* Start *

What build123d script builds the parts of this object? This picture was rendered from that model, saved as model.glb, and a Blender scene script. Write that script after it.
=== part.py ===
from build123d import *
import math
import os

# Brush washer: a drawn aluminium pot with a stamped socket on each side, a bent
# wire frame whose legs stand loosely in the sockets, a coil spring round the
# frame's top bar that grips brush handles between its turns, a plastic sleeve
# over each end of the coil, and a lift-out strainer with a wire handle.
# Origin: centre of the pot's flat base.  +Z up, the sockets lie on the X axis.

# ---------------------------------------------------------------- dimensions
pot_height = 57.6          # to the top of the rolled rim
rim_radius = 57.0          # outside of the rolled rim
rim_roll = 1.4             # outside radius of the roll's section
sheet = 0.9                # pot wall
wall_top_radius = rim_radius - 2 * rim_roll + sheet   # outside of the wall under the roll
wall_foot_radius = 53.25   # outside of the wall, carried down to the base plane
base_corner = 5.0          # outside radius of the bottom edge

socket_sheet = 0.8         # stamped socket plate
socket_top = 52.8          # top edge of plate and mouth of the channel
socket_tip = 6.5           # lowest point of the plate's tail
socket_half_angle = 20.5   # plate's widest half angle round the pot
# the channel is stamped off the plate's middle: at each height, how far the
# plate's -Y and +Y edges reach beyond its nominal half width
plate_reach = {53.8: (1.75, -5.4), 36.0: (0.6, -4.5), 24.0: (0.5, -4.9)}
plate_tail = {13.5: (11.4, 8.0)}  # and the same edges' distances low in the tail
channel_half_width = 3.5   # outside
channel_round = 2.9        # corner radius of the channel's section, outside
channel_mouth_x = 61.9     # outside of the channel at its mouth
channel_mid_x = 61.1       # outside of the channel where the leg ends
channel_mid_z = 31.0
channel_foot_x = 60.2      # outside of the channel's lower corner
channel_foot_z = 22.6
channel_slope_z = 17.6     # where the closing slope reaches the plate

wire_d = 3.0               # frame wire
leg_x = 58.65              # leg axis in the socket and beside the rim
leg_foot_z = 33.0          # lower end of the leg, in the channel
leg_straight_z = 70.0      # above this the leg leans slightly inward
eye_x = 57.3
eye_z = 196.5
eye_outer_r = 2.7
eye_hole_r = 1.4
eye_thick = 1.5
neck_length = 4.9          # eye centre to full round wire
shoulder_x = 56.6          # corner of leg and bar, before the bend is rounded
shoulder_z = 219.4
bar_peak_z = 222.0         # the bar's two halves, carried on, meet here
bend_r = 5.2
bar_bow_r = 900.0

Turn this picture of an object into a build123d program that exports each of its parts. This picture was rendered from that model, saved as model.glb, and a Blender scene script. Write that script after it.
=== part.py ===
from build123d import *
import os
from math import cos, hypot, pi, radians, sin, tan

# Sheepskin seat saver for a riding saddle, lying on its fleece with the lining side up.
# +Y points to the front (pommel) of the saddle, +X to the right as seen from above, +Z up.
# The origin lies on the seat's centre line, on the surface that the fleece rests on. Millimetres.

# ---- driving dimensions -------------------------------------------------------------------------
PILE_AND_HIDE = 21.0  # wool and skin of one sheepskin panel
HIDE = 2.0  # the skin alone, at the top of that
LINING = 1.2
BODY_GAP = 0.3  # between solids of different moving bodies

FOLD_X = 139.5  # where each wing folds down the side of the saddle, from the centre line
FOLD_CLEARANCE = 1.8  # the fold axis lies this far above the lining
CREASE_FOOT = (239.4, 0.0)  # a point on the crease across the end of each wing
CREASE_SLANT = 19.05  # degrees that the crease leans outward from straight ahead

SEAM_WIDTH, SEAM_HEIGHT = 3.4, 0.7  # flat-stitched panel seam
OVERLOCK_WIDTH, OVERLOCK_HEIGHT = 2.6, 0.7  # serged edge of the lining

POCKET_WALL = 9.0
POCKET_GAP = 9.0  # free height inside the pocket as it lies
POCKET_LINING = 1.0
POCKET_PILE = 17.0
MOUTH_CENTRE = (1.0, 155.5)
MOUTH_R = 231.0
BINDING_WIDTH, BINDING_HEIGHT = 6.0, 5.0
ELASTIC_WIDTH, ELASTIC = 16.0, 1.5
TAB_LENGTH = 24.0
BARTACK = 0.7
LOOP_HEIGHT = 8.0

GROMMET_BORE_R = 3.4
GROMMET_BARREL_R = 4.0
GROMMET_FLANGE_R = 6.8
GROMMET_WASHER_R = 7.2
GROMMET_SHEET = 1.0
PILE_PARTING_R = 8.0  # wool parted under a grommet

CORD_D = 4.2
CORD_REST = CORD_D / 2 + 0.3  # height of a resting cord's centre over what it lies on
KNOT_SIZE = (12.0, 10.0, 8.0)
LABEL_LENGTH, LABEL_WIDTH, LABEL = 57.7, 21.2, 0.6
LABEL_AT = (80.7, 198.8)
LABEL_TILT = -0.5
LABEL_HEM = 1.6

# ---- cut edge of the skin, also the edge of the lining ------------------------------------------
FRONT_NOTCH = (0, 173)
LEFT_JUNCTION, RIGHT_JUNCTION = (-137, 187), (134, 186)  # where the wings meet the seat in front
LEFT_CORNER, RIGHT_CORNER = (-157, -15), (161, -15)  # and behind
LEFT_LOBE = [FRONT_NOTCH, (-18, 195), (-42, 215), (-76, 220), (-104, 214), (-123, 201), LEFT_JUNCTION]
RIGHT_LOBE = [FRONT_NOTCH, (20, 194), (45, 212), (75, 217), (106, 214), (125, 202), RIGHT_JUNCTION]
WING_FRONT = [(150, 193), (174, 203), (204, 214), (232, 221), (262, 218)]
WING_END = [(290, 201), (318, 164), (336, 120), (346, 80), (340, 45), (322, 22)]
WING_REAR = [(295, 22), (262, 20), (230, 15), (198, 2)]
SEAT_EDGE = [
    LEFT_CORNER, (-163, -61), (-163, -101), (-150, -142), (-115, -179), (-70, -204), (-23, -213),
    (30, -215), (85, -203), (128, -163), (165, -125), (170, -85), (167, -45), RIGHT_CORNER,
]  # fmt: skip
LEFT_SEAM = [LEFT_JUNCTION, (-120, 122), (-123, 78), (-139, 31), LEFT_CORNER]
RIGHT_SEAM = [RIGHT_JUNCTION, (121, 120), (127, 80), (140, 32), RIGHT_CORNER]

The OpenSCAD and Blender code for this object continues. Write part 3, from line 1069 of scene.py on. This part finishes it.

* End *

Given instruction :: Starting at the first line of the records above, please copy each line exactly until you reach the line containing "base_corner = 5.0". Include that line and stop there.

Expected answer ::
What build123d script builds the parts of this object? This picture was rendered from that model, saved as model.glb, and a Blender scene script. Write that script after it.
=== part.py ===
from build123d import *
import math
import os

# Brush washer: a drawn aluminium pot with a stamped socket on each side, a bent
# wire frame whose legs stand loosely in the sockets, a coil spring round the
# frame's top bar that grips brush handles between its turns, a plastic sleeve
# over each end of the coil, and a lift-out strainer with a wire handle.
# Origin: centre of the pot's flat base.  +Z up, the sockets lie on the X axis.

# ---------------------------------------------------------------- dimensions
pot_height = 57.6          # to the top of the rolled rim
rim_radius = 57.0          # outside of the rolled rim
rim_roll = 1.4             # outside radius of the roll's section
sheet = 0.9                # pot wall
wall_top_radius = rim_radius - 2 * rim_roll + sheet   # outside of the wall under the roll
wall_foot_radius = 53.25   # outside of the wall, carried down to the base plane
base_corner = 5.0          # outside radius of the bottom edge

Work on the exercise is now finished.